Alumni Spotlight: Chase Wheaton Werle


Chase is a Theatre major from the University of Tulsa. He is 22 years old and will be performing on the east coast in the summer of 2014 with the Peterborough Players.

Describe a goal you set and how you went about accomplishing it.

Chase: Before I had finally made the decision to go abroad to London, a friend of mine told me that David Tennant (my all time favorite actor) would be performing with the Royal Shakespeare company during the time that I would be abroad. When she told me that, I made a promise to myself that I would see him.

After I arrived, I scoured the internet for any remaining tickets. I booked a coach and a guest house for the weekend and traveled on my own all the way to Stratford-Upon-Avon to see my idol perform. It wasn't until much later that I found out he would be coming to perform in London, and I could get day seats for ten pounds, but somehow that weekend journey I went on to fulfill my personal promise was much more satisfying.

What is one piece of advice you'd give future IES Abroad students?

Chase: Plan something fun for every weekend. If you need time to focus on homework, that's fine, but be sure to put aside time at the end of each week to do something in your city you could never do at home, whether it's going to a museum or an out of town trip or an excursion to a part of town you've never been to.

Just step off a bus or subway, get yourself lost and find your way home. And then write down everything you do. Every day. Keep an extensive travel journal religiously, because you won't be able to remember all the amazing things you did.

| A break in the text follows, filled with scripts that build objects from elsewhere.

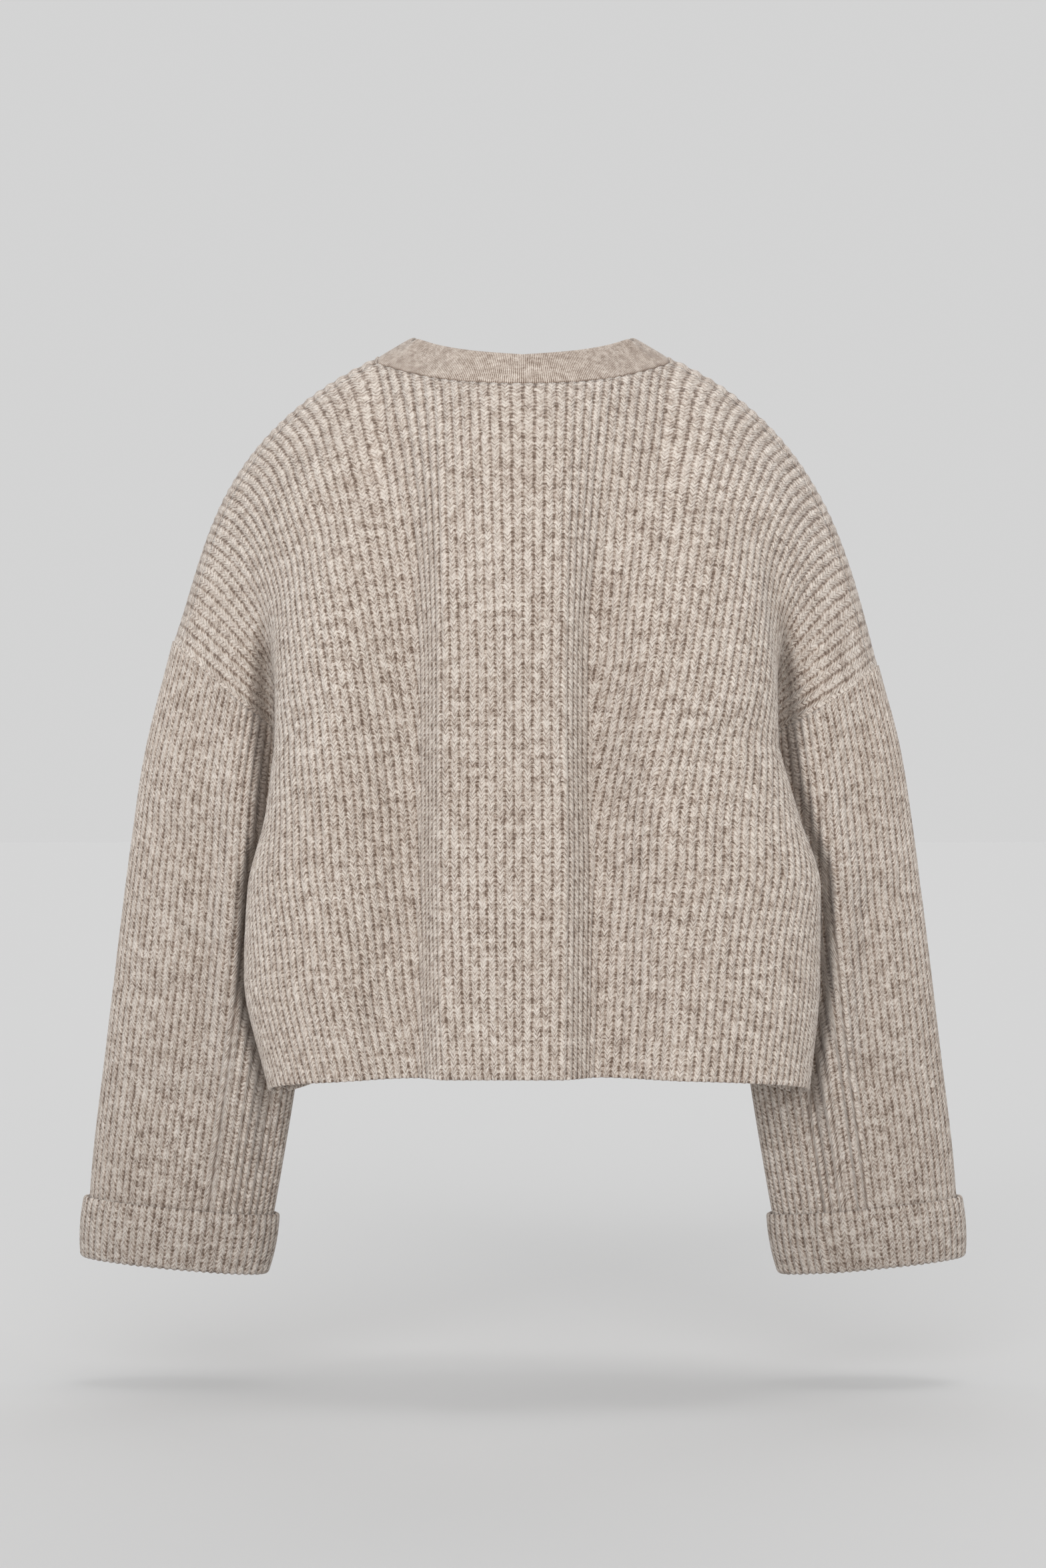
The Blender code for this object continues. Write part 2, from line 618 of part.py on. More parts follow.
def sleeve_ring(side, shares, place):
    """Points and outward directions round the sleeve at one place."""
    here = sleeve_points(side, shares, place)
    if place < 0.01:
        outward, _, _ = armhole_frames(side, here)
        return here, outward
    below = sleeve_points(side, shares, min(place + 0.02, len(RINGS)))
    down = below - sleeve_points(side, shares, place - 0.02)
    around = np.roll(here, -1, axis=0) - np.roll(here, 1, axis=0)
    outward = side * np.cross(down, around)
    return here, outward / np.linalg.norm(outward, axis=1)[:, None]


def sleeve_shares(count):
    """Even shares round a sleeve, starting at the underarm."""
    return np.arange(count) / count


def make_sleeve(name, side, material):
    """One sleeve, from the armhole seam to the fold of its cuff."""
    shares = sleeve_shares(2 * SLEEVE_RIBS)
    outer = []
    inner = []
    for place in SLEEVE_PLACES:
        form, normal = sleeve_ring(side, shares, place)
        outer.append(form + normal * (RELIEF * (np.arange(len(shares)) % 2))[:, None])
        inner.append((form - normal * WALL)[::SLEEVE_STEP])
    add_object(name, wall_mesh(name, outer, inner, shares, shares[::SLEEVE_STEP], True), material)


def make_cuff(name, side, material):
    """One turned-up cuff: an outer leg, a round fold and a short leg under the sleeve's end."""
    shares = sleeve_shares(2 * SLEEVE_RIBS)
    ribs = (np.arange(len(shares)) % 2)[:, None]
    end = len(RINGS)
    form, normal = sleeve_ring(side, shares, end)
    higher, _ = sleeve_ring(side, shares, end - 0.1)
    down = (form - higher).mean(axis=0)
    down = down / np.linalg.norm(down)
    outer = []
    inner = []
    for place in (CUFF_TOP, end - 0.02):
        leg, outward = sleeve_ring(side, shares, place)
        outer.append(leg + outward * (CUFF_PROUD + RELIEF * ribs))
        inner.append((leg + outward * (CUFF_PROUD - WALL))[::SLEEVE_STEP])
    centre = (CUFF_PROUD - WALL) / 2.0
    radius = CUFF_PROUD - centre
    turn = math.radians(CUFF_FOLD_TURN)
    fold = form + centre * normal + radius * (math.cos(turn) * normal + math.sin(turn) * down)
    outer.append(fold)
    form, normal = form[::SLEEVE_STEP], normal[::SLEEVE_STEP]
    inner.append(form + centre * normal + (radius - WALL) * down)
    inner.append(form)
    inner.append(form - CUFF_HOOK * down)
    inner.append(form - CUFF_HOOK * down - WALL * normal)
    inner.append(form - WALL * normal)
    add_object(name, wall_mesh(name, outer, inner, shares, shares[::SLEEVE_STEP], True), material)


# --- Band and buttons -----------------------------------------------------------------------------


def band_edge(side):
    """The seam that the band follows on one side, from the hem up to the nape, and its lean."""
    rises = np.array(BODY_ROWS + FRONT_YOKE_ROWS)
    front_edge = panel_points(True, side, np.full(len(rises), FRONT_EDGE), rises)
    neckline = panel_points(True, side, BAND_WALES, np.ones(len(BAND_WALES)))
    around = np.linspace(NECK_WALE, 0.0, 9)
    nape = panel_points(False, side, around, np.ones(len(around)))
    points = np.concatenate([front_edge, neckline, nape])
    place = np.concatenate([
        length_share(front_edge),
        1.0 + length_share(np.concatenate([front_edge[-1:], neckline, nape[:1]]))[1:-1],
        2.0 + length_share(nape),
    ])
    across = np.stack([column(BAND_WAYS, "place", place, name) for name in ("across", "y", "z")], axis=1)
    across[:, 0] *= side
    tangent = np.gradient(points, axis=0)
    tangent[-1, 1:] = 0.0
    normal = np.cross(across, tangent) * side
    normal /= np.linalg.norm(normal, axis=1)[:, None]
    across /= np.linalg.norm(across, axis=1)[:, None]
    lift = BAND_LIFT * (1.0 - smooth((place - 1.2) / 0.3)) if side > 0 else np.zeros(len(place))
    return points, across, normal, lift


def band_section(point, across, normal, lift):
    """The ring of points round the band at one place."""
    shape = ((0.0, 0.0), (0.12, 1.0), (0.88, 1.0), (1.0, 0.0), (0.88, -1.0), (0.12, -1.0))
    start = point + across * 2.0 * SEAM + normal * (lift - WALL / 2.0)
    half = BAND_THICKNESS / 2.0
    return [start + across * (BAND_WIDTH * u) + normal * (half * v) for u, v in shape]


def make_button(name, height, material):
    """A turned button on the upper band, square to it."""
    points, across, normal, lift = band_edge(1)
    straight = slice(0, len(BODY_ROWS + FRONT_YOKE_ROWS))
    face = lift[0] - WALL / 2.0 + BAND_THICKNESS / 2.0 + BUTTON_GAP
    middle = (points + across * (SEAM + BAND_WIDTH / 2.0) + normal * face)[straight]
    place = vector(*(np.interp(height, middle[:, 2], middle[:, k]) for k in range(3)))
    out = vector(*(np.interp(height, middle[:, 2], normal[straight, k]) for k in range(3)))
    data = bpy.data.meshes.new(name)
    count = len(BUTTON_PROFILE)
    data.from_pydata([(r, 0.0, h) for r, h in BUTTON_PROFILE], [(k, k + 1) for k in range(count - 1)], [])
    thing = add_object(name, data, material)
    thing.location = place
    thing.rotation_euler = Vector(out).to_track_quat("Z", "Y").to_euler()
    turn = thing.modifiers.new("turn", "SCREW")
    turn.angle = 2.0 * math.pi
    turn.steps = BUTTON_STEPS
    turn.render_steps = BUTTON_STEPS
    turn.use_merge_vertices = True
    turn.merge_threshold = 0.0001
    turn.use_normal_calculate = True


def make_band(material):
    """The band: up the left front, round the neck and down the right front."""
    left = [band_section(*place) for place in zip(*band_edge(-1))]
    right = [band_section(*place) for place in zip(*band_edge(1))]
    rings = left + right[-2::-1]
    mesh = bmesh.new()
    loops = [[mesh.verts.new(point) for point in ring] for ring in rings]
    for low, high in zip(loops[:-1], loops[1:]):
        for k in range(len(low)):
            after = (k + 1) % len(low)
            mesh.faces.new((low[k], low[after], high[after], high[k]))
    mesh.faces.new(loops[0])
    mesh.faces.new(loops[-1])
    bmesh.ops.recalc_face_normals(mesh, faces=mesh.faces)
    data = bpy.data.meshes.new("band")
    mesh.to_mesh(data)
    mesh.free()
    add_object("band", data, material)


def add_object(name, data, material):
    """Put a mesh into the collection under its name, with its material."""
    thing = bpy.data.objects.new(name, data)
    data.materials.append(material)
    bpy.data.collections[COLLECTION].objects.link(thing)
    return thing


def finish(name, colour, roughness):
    """A plain material for one kind of piece."""
    material = bpy.data.materials.new(name)
    material.use_nodes = True
    shader = material.node_tree.nodes["Principled BSDF"]
    shader.inputs["Base Color"].default_value = (*colour, 1.0)
    shader.inputs["Roughness"].default_value = roughness
    shader.inputs["Metallic"].default_value = 0.0
    return material


def make_back(material):
    """The back, in one piece from side seam to side seam."""
    make_panel("back", False, np.linspace(-HALF_PANEL, HALF_PANEL, 4 * RIBS_PER_HALF + 1), material)


def make_front(name, side, material):
    """One front, from the band to the side seam."""
    ribs = np.arange(FRONT_EDGE // RIB + 1, RIBS_PER_HALF + 0.25, 0.5) * RIB
    make_panel(name, True, side * np.concatenate(([FRONT_EDGE], ribs)), material)


def main():
    """Build every piece."""
    for thing in list(bpy.data.objects):
        bpy.data.objects.remove(thing, do_unlink=True)
    collection = bpy.data.collections.new(COLLECTION)
    bpy.context.scene.collection.children.link(collection)
    knit = finish("rib_knit", (0.46, 0.37, 0.31), 0.95)
    fine_knit = finish("fine_knit", (0.42, 0.34, 0.28), 0.95)
    make_back(knit)
    for hand, side in (("left", -1), ("right", 1)):
        make_front(f"front_{hand}", side, knit)
        make_sleeve(f"sleeve_{hand}", side, knit)
        make_cuff(f"cuff_{hand}", side, knit)
    make_band(fine_knit)
    horn = finish("horn", (0.20, 0.14, 0.10), 0.45)
    for number, height in enumerate(BUTTON_HEIGHTS, 1):
        make_button(f"button_{number}", height, horn)


main()
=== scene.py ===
"""Looks of the oversized cardigan: chunky rib panels, sleeves, turned-up cuffs, neckband and buttons.

Metres, +Z up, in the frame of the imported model. The back faces -Y, the front +Y, and the wearer's right
is +X. A place on a panel is (wale, rise), as in the solids: the wale is the distance from the panel's
middle on the flat cloth, and the rise runs from 0 at the hem past UNDERARM to 1 at the shoulder.
"""

import logging
import math
from dataclasses import dataclass
from enum import Enum
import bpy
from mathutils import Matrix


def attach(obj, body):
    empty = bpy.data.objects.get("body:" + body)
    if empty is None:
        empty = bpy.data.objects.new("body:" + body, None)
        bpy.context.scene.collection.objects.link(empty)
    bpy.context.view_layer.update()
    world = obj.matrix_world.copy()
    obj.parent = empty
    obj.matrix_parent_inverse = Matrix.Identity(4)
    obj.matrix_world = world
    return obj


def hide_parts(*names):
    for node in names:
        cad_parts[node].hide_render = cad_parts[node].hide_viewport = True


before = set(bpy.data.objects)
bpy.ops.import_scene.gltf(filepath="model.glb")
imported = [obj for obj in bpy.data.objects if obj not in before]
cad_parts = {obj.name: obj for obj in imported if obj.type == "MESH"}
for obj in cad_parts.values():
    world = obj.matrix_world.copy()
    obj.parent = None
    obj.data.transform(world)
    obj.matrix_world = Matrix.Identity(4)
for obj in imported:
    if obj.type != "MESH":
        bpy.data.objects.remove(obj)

from types import SimpleNamespace
from typing import Any, Callable, Dict, Iterable, List, Optional, Tuple, Union

import bpy
import numpy as np
from mathutils import Vector

Array = np.ndarray
Colour = Tuple[float, float, float]
log = logging.getLogger("cardigan")

RIB = 0.006  # one rib and its groove
RIBS_PER_HALF = 46  # from a panel's middle to its armhole edge
HALF_PANEL = RIB * RIBS_PER_HALF
SLEEVE_RIBS = 60
WALL = 0.002
RELIEF = 0.0013  # height of the outer face's ribs
INNER_RELIEF = 0.0007
RIB_POWER = 0.8  # below 1 the ribs are full and the grooves narrow
COURSE = 0.0033  # one row of stitches
UNDERARM = 0.4  # rise of the underarm course
RIDGE = 0.93  # rise at which a front crosses the shoulder line
COLUMNS_PER_RIB = 5  # in a panel's grid
PER_METRE = 1000  # millimetres


class Side(Enum):
    """A side of the wearer."""

    LEFT = -1
    RIGHT = 1

    @property
    def label(self) -> str:
        """The side's word in a piece's name."""
        return self.name.lower()


class Panel(Enum):
    """A panel of the body."""

    BACK = "back"
    FRONT = "front"


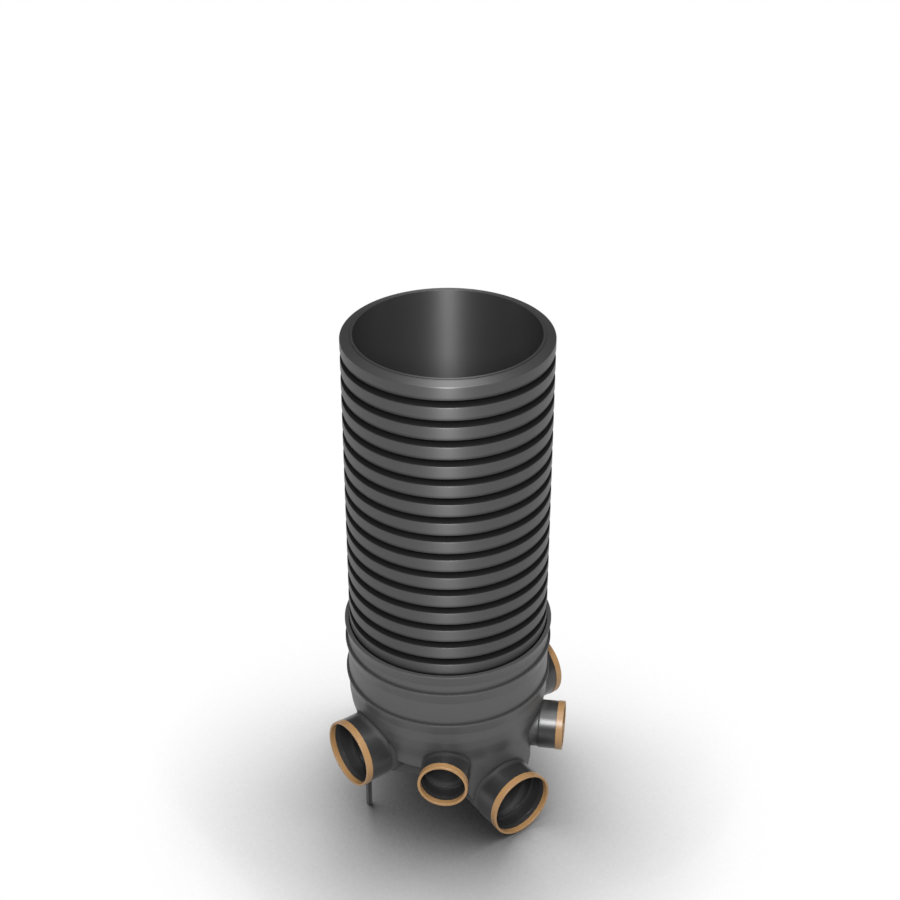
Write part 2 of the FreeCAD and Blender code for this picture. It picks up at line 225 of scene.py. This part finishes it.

Describe your favorite must-have food that you tried abroad:

Chase: One of the coolest things about London was that you could find restaurants of any kind of nationality around the world. I went to an Ethiopian restaurant with a friend of mine where I got to try injera.

It's a porous, spongy-like pancake-like flatbread on which they serve the meat. There are no utensils. What you do is you tear off a piece of the injera and you use that to pick up the meat and eat it. Your plate also served as your fork! It was the coolest thing I had ever eaten.

And the best part was that after you finished the meat, the savory juices usually soaked into whatever was left of the injera. Absolutely delicious. (Also, London fish and chips is amazing, but that goes without saying.)

Do you think your program changed you as a person?

Chase: Before going abroad, I had never traveled alone before, lived in a big city by myself, or fended for myself. I had never been the kind of person to do things spontaneously, and I was never very self reliant.

My parents jokingly told me afterwards the different ways they imagined me getting lost. It was a sink-or-swim situation, but I swam. I kept a budget, I navigated an unfamiliar city, and got myself out of more than one sticky situation all on my own. And I developed a sense of adventure I never had before.

I enjoyed doing things without planning them, jumping on whatever opportunities happened to come my way. If you had asked me before I left if I thought I could survive in a big city on my own, I wouldn't know what to say. But if you asked me now, I'd say, "Can I? I already did!"

If you could do-over one thing, what would it be?

Chase: I never saw a production at the Globe. I didn't really do much research in the Globe's season, and I was hoping to show up for a ticket to MacBeth one Sunday, and little did I know that it was the last day of their season and they were sold out.

I had heard so much about how amazing, life-changing, the shows were at the Globe from my other friends who studied abroad in London. Plus, the Globe is such an iconic sight, that I really wanted to go. But I just didn't do my homework and I was turned away at the door. In the rain. That's been one of my biggest regrets. If I could go back and do it again, I'd make sure that I could see a show at the Globe.